This is an article I wrote that first appeared in Direct Magazine
At the end of July, the AMC show Mad Men returns to television for its fourth season. The world of media and marketing has changed since the early 1960s advertising heyday. Aside from the obvious cultural changes (drinking, smoking and sexually harassing women in the office were completely acceptable, along with being racist, homophobic and anti-Semitic), the biggest difference is the introduction of an essential measurement that clients now expect their agencies to show: the marketing return on investment.
The Mad Men days were golden ones for media companies and agencies because there was little to no accountability. Marketers spent millions on TV, radio, billboards and magazines, but there was scant actual proof any of it worked. Yes, companies could look at brand sales during the same period of time as a campaign and make some judgments, but it was hardly an exact science. Media decisions were often made based on the personal—and subjective—logic and taste of the executive who carried the most weight.
Think how much money has been spent—and likely wasted—sponsoring golf tournaments and advertising on Sunday morning news shows. These are purely ego-driven buys with little defined value. Several generations of ad sales people got wealthy selling promises they knew they’d never be called on to prove.
I was one of those making the promises back in the glory days of trade publishing. We had stacks of research and presentations to back us up, and when that failed, we took the client out for an expensive dinner, spa day or ball game.
There were ad readership studies and some companies did try to attach sales measures to their ad campaigns. Direct marketers could track 800 number calls, but even that definitive measurement was of no help to companies selling through retail or distributors/resellers.
Because so much of advertising was dependent on data extrapolation and blind faith, the media business, more than any other business, was—and continues to be—transformed by the Internet and advances in technology. In fact, the ability to track and measure may be the single biggest factor driving media companies and marketers today.
The advent of cost-per-click from Google changed the equation forever. Suddenly, marketers only paid for consumer action and the “branding” was free. Where did that leave the media empires that were selling the branding opportunities for a king’s ransom? More than a little compromised. No matter what the medium or the outlet, this fundamental change in the way businesses can connect their products and services with consumers continues to reverberate through the industry.
The newfound demand and desire for media measurability among companies that were formerly beholden to traditional advertising is driving the media itself. The explosion of digital magazines, mobile/tablet apps, and similar media that allow consumers to connect directly with brand content is indicative of the need to measure clickthroughs and conversions.
Even television is not immune: That medium is now merging with innovative online sites such as Hulu and ESPN3.com to remove the barriers between broadcast television and the Internet in order to tap into consumer-behavior metrics. More and more video will move online as consumers spend their time there and companies tap into new, actionable marketing opportunities.

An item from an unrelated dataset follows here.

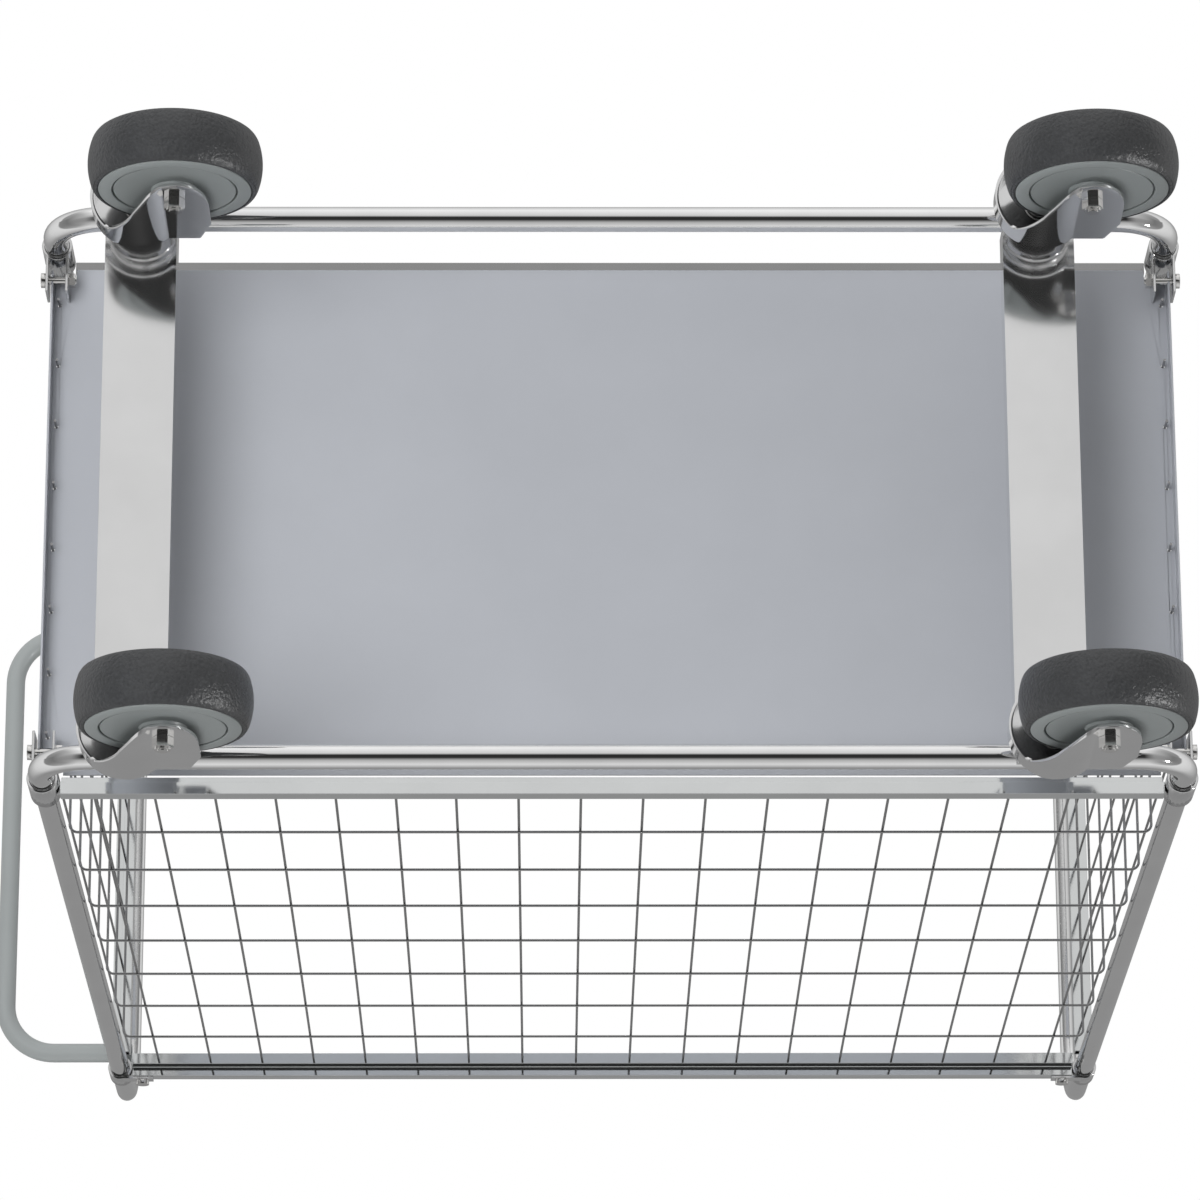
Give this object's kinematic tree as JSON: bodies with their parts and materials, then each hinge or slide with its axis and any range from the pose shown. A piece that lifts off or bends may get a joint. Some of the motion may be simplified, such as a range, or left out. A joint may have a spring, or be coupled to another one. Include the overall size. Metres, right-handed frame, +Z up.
{
  "type": "mesh-sided four-castor luggage trolley",
  "caption": "Upright tube-framed trolley with wire mesh sides, an open top, a sheet tray, swivel castors at the corners and a push handle at one end.",
  "frame": {"origin": "on the floor, below the middle of the outer box", "axes": "+Z up, +X the travel direction away from the handle, +Y towards one long mesh side"},
  "size_m": [0.9396, 0.475, 1.198],
  "materials": {
    "chrome_tube": "bright plated",
    "galvanised": "satin zinc plated",
    "tray": "satin blue-grey coated sheet",
    "wire": "satin zinc plated",
    "fastener": "bright zinc plated",
    "clamp": "bright zinc plated",
    "handle_paint": "satin light grey-green powder coat",
    "castor_plate": "bright zinc plated",
    "fork": "bright zinc plated",
    "tyre": "matt dark grey thermoplastic rubber, fine leathery grain",
    "hub": "satin light grey plastic",
    "bush": "plain white plastic"
  },
  "bodies": {
    "frame": {"lower_rail_front": "chrome_tube", "lower_rail_back": "chrome_tube", "end_frame_rear": "chrome_tube", "end_frame_fore": "chrome_tube", "cross_member_rear": "galvanised", "cross_member_fore": "galvanised", "tray": "tray", "panel_rail_low_front": "galvanised", "panel_rail_low_back": "galvanised", "panel_rail_top_front": "galvanised", "panel_rail_top_back": "galvanised", "end_rail_rear": "galvanised", "end_rail_fore": "galvanised", "mesh_front": "wire", "mesh_back": "wire", "mesh_rear": "wire", "mesh_fore": "wire", "clamp_low_1": "clamp", "clamp_low_2": "clamp", "clamp_low_3": "clamp", "clamp_low_4": "clamp", "clamp_top_1": "clamp", "clamp_top_2": "clamp", "clamp_top_3": "clamp", "clamp_top_4": "clamp", "clamp_bolts": "fastener", "handle": "handle_paint", "handle_bolts": "fastener", "castor_head_1": "castor_plate", "kingpin_1": "fastener", "castor_head_2": "castor_plate", "kingpin_2": "fastener", "castor_head_3": "castor_plate", "kingpin_3": "fastener", "castor_head_4": "castor_plate", "kingpin_4": "fastener"},
    "swivel_1": {"fork_1": "fork", "axle_1": "fastener"},
    "wheel_1": {"tyre_1": "tyre", "hub_1": "hub", "bush_1": "bush"},
    "swivel_2": {"fork_2": "fork", "axle_2": "fastener"},
    "wheel_2": {"tyre_2": "tyre", "hub_2": "hub", "bush_2": "bush"},
    "swivel_3": {"fork_3": "fork", "axle_3": "fastener"},
    "wheel_3": {"tyre_3": "tyre", "hub_3": "hub", "bush_3": "bush"},
    "swivel_4": {"fork_4": "fork", "axle_4": "fastener"},
    "wheel_4": {"tyre_4": "tyre", "hub_4": "hub", "bush_4": "bush"}
  },
  "joints": [
    {"name": "swivel_1", "type": "hinge", "parent": "frame", "child": "swivel_1", "pos_m": [0.3588, 0.201, 0.15], "axis": [0, 0, 1], "continuous": true},
    {"name": "spin_1", "type": "hinge", "parent": "swivel_1", "child": "wheel_1", "pos_m": [0.3893, 0.201, 0.0625], "axis": [0, 1, 0], "continuous": true},
    {"name": "swivel_2", "type": "hinge", "parent": "frame", "child": "swivel_2", "pos_m": [0.3588, -0.201, 0.15], "axis": [0, 0, 1], "continuous": true},
    {"name": "spin_2", "type": "hinge", "parent": "swivel_2", "child": "wheel_2", "pos_m": [0.3893, -0.201, 0.0625], "axis": [0, 1, 0], "continuous": true},
    {"name": "swivel_3", "type": "hinge", "parent": "frame", "child": "swivel_3", "pos_m": [-0.2952, 0.201, 0.15], "axis": [0, 0, 1], "continuous": true},
    {"name": "spin_3", "type": "hinge", "parent": "swivel_3", "child": "wheel_3", "pos_m": [-0.2647, 0.201, 0.0625], "axis": [0, 1, 0], "continuous": true},
    {"name": "swivel_4", "type": "hinge", "parent": "frame", "child": "swivel_4", "pos_m": [-0.2952, -0.201, 0.15], "axis": [0, 0, 1], "continuous": true},
    {"name": "spin_4", "type": "hinge", "parent": "swivel_4", "child": "wheel_4", "pos_m": [-0.2647, -0.201, 0.0625], "axis": [0, 1, 0], "continuous": true}
  ]
}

Even as marketers embrace the technologies behind online advertising that give them precise measurement of the effects of their ads, they are already looking toward the next wave of development. Those are the ones which will capitalize on behavioral targeting in order to give marketers a leg up in generating and measuring ROI.
Despite these advances currently being challenged by consumer privacy advocates, shifts in privacy expectations—and a rising generation increasingly willing to compromise privacy for convenience—are clearing the way for this kind of targeting to become the standard for online advertising. Not only because it cuts waste, but because it allows marketers to advertise using relevant content that speaks to the interest and behavior of a given target audience.
As a result of these changes, established media companies are now sometimes being left out of the equation. Marketers no longer need these middlemen as they are able to engage customers directly. Whether in the form of email marketing, social media, behavioral targeting, virtual events or direct mail, there are abundant tools and techniques to measure tactics and to gauge if sales objectives are being met.
The true benefit of new technology is the ability of brands and companies to create and foster meaningful relationships directly with their customers, without the filter of a media company. After decades of renting media space from all-controlling media powerhouses, any marketer in the world–from the local CPA or chiropractor to IBM and Coca-Cola—can create media platforms to host original content that attracts customers and facilitates long-term relationships.
It’s not just the sexism and the homophobia that make Mad Men seem archaic; it’s the business model itself. If marketers can create and own their media channels rather than run ads with traditional media companies, and they can measure the success of those same channels themselves, they certainly don’t need to people who created those ads in the same way either.
This presents a new challenge to media companies, which must now provide marketers with access to consumers along with measurable advertising opportunities. Media companies must additionally provide content that will capture the imagination of consumers and hold their attention in order to compete with increasingly good branded content. Only media companies that innovate and provide measurable value for both the consumer and marketer will survive.